Seriously, the only "point" that Josh ever tried to make ws anti-consumerism, which is sketchy to begin with. Sure, people buy things they don't need all the time. But that isn't the fault of the companies themselves, it's the fault of the consumers. So don't be putting up anti-Nintendo posters next time I'm off to buy a video game. If nobody bought anything they didn't need ever again, and we all dug holes and lived in the ground, the environment would be runied quicker than it's being ruined now, not to mention that millions of people would be out of jobs, not to mention the country would end up in recession from stoppage of money-flow.

I suppose one could argue that the tension between Josh and Beth is "touching." No, wait, they couldn't.

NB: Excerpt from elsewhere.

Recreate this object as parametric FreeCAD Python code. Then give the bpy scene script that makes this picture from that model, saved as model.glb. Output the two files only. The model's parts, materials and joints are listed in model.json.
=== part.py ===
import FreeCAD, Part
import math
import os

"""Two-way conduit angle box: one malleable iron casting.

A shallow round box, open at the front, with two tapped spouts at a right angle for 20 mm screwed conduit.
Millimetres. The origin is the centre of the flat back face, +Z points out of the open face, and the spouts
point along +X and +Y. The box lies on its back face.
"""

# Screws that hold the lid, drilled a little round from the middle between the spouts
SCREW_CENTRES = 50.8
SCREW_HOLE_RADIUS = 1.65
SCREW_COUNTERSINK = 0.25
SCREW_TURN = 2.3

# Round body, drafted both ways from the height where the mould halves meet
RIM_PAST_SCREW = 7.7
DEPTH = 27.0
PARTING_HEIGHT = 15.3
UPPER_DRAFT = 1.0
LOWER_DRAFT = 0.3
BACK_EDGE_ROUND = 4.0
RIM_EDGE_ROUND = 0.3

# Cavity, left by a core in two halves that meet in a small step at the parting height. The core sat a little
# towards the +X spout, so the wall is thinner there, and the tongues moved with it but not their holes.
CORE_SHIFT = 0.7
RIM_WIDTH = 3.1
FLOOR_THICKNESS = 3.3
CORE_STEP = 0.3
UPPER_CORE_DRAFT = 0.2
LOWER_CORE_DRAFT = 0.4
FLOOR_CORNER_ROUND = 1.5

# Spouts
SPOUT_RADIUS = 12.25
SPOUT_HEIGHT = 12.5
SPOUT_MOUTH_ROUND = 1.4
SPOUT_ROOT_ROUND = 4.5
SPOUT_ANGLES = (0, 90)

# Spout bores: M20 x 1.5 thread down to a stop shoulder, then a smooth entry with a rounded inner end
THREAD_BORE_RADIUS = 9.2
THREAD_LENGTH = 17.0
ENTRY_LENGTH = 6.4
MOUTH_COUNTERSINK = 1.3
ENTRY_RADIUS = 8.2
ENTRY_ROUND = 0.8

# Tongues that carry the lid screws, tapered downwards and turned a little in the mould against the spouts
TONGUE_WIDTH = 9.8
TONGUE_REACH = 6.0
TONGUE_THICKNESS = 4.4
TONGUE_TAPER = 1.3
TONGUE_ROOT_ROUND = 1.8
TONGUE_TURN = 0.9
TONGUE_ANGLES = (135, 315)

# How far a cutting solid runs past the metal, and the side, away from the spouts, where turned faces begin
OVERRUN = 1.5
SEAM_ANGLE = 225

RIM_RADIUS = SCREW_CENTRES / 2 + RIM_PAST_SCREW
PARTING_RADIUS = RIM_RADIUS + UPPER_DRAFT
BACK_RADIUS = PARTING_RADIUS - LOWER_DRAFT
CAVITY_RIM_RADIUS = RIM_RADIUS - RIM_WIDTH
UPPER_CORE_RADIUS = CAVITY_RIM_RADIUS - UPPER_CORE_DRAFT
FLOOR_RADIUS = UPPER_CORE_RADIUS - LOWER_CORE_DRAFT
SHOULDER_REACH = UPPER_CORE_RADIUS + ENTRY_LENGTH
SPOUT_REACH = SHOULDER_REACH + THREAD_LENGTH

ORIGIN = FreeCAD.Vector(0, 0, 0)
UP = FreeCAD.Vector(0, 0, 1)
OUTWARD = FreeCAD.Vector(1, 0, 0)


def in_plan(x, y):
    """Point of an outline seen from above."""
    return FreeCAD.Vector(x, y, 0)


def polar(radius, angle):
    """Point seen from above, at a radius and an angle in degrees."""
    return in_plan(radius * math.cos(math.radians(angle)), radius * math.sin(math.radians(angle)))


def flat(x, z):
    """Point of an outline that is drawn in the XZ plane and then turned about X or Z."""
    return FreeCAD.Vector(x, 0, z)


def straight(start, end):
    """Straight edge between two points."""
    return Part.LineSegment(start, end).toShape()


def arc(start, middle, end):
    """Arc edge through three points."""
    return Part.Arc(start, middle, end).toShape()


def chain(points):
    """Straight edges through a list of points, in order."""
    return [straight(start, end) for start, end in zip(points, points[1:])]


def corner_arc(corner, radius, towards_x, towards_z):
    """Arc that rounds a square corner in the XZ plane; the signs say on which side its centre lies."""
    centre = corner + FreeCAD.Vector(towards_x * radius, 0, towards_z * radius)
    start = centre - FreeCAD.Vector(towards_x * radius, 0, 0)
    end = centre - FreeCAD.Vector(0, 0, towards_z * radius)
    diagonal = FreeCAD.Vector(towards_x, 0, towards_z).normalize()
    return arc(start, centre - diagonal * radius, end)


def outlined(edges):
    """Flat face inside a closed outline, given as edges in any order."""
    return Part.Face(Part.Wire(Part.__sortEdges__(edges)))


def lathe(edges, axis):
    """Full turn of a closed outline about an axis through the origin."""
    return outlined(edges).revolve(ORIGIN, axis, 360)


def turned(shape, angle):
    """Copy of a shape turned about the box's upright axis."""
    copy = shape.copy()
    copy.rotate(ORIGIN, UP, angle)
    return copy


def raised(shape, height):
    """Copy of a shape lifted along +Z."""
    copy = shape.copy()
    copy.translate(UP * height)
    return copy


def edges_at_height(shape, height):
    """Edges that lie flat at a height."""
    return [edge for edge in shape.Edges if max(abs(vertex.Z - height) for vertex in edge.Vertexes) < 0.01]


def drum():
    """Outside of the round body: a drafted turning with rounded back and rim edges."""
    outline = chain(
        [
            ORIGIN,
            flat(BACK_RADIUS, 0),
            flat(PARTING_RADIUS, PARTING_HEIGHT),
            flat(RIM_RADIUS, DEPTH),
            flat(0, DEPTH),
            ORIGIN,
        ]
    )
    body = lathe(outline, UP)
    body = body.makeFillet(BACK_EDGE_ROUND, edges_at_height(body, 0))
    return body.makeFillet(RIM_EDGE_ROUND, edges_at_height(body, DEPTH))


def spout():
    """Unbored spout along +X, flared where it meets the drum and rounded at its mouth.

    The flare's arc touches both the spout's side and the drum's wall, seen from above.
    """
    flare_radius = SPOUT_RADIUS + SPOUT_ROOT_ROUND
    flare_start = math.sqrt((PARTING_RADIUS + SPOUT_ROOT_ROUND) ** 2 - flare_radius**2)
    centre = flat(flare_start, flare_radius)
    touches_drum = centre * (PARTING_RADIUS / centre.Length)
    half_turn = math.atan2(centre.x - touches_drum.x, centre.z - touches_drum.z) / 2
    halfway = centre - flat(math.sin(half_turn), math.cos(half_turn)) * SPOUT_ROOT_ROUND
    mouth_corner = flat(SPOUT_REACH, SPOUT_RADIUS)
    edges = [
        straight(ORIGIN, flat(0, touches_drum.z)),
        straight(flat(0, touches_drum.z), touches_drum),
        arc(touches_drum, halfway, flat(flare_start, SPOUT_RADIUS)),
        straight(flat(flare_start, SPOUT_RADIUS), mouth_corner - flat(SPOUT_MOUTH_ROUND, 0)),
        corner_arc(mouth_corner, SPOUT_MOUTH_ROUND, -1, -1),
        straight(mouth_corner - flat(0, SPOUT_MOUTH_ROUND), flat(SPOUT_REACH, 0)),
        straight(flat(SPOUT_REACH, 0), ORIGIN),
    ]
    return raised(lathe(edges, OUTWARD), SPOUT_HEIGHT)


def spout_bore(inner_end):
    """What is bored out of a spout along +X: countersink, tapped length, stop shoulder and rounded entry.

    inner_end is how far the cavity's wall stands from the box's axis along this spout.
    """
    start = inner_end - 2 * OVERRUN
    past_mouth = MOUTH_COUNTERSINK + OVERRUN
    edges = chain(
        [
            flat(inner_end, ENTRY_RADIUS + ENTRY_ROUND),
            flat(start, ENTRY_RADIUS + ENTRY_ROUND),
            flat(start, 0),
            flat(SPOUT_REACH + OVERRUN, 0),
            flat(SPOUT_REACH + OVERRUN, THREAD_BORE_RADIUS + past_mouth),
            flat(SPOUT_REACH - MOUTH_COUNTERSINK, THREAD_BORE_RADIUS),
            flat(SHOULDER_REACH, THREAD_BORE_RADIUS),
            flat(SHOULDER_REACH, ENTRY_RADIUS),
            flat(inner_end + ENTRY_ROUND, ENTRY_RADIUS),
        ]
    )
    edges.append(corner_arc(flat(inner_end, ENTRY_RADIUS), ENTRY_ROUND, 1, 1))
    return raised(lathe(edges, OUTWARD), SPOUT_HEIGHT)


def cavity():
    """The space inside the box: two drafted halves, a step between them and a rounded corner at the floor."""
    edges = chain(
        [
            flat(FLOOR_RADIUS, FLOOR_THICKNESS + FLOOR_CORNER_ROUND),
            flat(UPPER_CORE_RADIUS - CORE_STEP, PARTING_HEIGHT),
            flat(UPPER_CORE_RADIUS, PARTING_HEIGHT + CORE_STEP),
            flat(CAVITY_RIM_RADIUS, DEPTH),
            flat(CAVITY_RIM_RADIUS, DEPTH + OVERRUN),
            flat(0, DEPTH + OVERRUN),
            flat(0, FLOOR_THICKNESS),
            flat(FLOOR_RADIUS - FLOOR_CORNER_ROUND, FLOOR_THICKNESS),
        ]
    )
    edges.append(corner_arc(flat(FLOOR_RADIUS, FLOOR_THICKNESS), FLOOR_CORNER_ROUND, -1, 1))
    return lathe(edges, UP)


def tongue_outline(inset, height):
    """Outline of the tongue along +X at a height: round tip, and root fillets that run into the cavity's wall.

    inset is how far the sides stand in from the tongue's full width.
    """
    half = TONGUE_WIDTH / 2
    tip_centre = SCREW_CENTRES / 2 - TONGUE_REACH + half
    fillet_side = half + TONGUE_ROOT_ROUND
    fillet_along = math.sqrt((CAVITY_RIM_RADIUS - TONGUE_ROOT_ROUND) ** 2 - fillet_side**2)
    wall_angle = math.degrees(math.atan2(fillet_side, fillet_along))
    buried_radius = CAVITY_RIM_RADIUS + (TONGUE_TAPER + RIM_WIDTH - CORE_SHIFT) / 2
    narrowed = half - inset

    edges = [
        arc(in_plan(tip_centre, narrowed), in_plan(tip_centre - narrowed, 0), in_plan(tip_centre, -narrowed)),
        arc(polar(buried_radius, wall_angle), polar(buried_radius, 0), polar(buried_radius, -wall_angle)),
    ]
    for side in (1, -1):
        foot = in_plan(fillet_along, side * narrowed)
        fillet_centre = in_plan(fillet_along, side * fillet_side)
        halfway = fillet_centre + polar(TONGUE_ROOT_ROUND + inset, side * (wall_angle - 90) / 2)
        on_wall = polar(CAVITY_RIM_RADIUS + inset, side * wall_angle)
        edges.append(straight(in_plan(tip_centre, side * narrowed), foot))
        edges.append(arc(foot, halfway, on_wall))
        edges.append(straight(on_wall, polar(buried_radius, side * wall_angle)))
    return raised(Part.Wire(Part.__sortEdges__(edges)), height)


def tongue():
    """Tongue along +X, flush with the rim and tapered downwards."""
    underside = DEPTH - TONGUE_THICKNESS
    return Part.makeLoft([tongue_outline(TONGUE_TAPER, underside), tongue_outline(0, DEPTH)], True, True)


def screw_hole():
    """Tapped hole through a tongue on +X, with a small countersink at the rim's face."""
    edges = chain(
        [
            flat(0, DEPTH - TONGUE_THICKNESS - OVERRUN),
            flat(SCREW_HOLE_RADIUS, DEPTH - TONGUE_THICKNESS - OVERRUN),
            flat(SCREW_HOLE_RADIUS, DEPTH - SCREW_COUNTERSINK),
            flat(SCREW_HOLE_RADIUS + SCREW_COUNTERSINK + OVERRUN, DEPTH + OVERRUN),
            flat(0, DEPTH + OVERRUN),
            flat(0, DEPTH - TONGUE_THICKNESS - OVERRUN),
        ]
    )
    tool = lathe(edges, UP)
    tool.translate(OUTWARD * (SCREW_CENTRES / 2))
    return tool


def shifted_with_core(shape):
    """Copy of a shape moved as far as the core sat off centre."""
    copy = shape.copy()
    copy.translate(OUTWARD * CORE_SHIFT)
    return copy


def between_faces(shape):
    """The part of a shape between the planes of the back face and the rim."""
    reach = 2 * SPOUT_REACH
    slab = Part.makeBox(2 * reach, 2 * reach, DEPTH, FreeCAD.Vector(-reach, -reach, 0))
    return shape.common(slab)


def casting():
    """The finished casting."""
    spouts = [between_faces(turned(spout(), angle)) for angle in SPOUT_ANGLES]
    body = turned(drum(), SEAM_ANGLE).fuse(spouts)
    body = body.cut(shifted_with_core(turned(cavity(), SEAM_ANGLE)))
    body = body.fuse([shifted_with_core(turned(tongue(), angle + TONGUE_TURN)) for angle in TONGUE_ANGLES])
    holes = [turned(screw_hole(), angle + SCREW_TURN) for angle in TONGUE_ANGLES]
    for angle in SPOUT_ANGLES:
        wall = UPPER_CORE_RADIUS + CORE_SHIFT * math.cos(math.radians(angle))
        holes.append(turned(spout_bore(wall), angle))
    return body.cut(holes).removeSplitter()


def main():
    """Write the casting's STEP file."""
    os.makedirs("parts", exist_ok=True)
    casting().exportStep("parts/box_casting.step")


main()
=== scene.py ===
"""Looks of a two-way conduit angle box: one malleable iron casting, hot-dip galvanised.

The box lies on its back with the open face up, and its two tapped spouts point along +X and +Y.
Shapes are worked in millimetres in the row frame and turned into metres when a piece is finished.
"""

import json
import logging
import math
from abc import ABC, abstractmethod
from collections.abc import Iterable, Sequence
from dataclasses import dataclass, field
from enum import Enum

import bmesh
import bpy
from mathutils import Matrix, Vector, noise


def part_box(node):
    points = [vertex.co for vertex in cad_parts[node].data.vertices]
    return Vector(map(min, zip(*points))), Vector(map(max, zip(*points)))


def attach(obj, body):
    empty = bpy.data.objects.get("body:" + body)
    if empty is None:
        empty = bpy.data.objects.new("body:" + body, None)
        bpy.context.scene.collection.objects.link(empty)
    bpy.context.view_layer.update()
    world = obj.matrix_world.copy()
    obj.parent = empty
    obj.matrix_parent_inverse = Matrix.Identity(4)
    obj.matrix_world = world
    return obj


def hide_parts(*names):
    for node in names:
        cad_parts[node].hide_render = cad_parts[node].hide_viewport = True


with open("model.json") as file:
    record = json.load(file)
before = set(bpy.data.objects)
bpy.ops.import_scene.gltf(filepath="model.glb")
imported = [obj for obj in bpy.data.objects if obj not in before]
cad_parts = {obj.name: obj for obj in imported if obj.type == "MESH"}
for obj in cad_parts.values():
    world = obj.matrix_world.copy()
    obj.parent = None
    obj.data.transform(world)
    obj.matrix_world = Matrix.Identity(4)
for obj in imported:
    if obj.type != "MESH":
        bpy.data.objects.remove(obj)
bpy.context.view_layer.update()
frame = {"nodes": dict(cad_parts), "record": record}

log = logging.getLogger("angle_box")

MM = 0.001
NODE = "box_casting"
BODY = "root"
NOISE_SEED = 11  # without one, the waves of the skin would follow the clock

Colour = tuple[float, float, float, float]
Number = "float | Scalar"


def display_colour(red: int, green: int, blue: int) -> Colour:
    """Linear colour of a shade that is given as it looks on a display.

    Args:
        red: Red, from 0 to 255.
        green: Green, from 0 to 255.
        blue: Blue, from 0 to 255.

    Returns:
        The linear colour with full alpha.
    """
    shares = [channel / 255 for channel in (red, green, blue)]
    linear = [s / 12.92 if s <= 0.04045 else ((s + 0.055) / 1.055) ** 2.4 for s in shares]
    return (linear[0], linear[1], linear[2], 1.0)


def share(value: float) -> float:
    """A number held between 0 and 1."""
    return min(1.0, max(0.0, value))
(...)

If I want to hear about some kid's struggle with "just being friends with a girl he really 'loves'," I'd either listen to some EMO punk rock or read my journal from 8th grade. That stuff happens to everyone, trying to push it off as a unique or original problem would just be plain dumb. Oh wait.

This is the kind of book 8 year olds will read, and then think "I know everything! I'm going to go protest now!" The book made me roll my eyes way too much, and I could see through the ways it kept trying to be way more intelligent and inspiring than it actually was. The title and the excerpt on the back made me perk up, but when I found out the only messages "Larry" had were either anti-consumerism or High School relationship troubles, I found myself struggling to finish it. The book reminded me of a poster I saw once advertising a "protest" at a local mall called "buy nothing day" where people would walk around and buy nothing. Both were pointless.

"memyselfandi", I completely disagree. You write that "the Gospel According to Larry was one of the worst books I have ever read.Although the plot was gripping and realistic, well written, and had a good message, I thought that the charitars weree not that great." Obviously, you did not read the "note to the reader"/introduction at the begining of the book! It's clearly written that this is a true story. You don't like that the "charitars" are too perfect? well, they're real! Josh is the one who wrote this book about his life. I'm sorry, just had to comment on that. I'm 14 years old.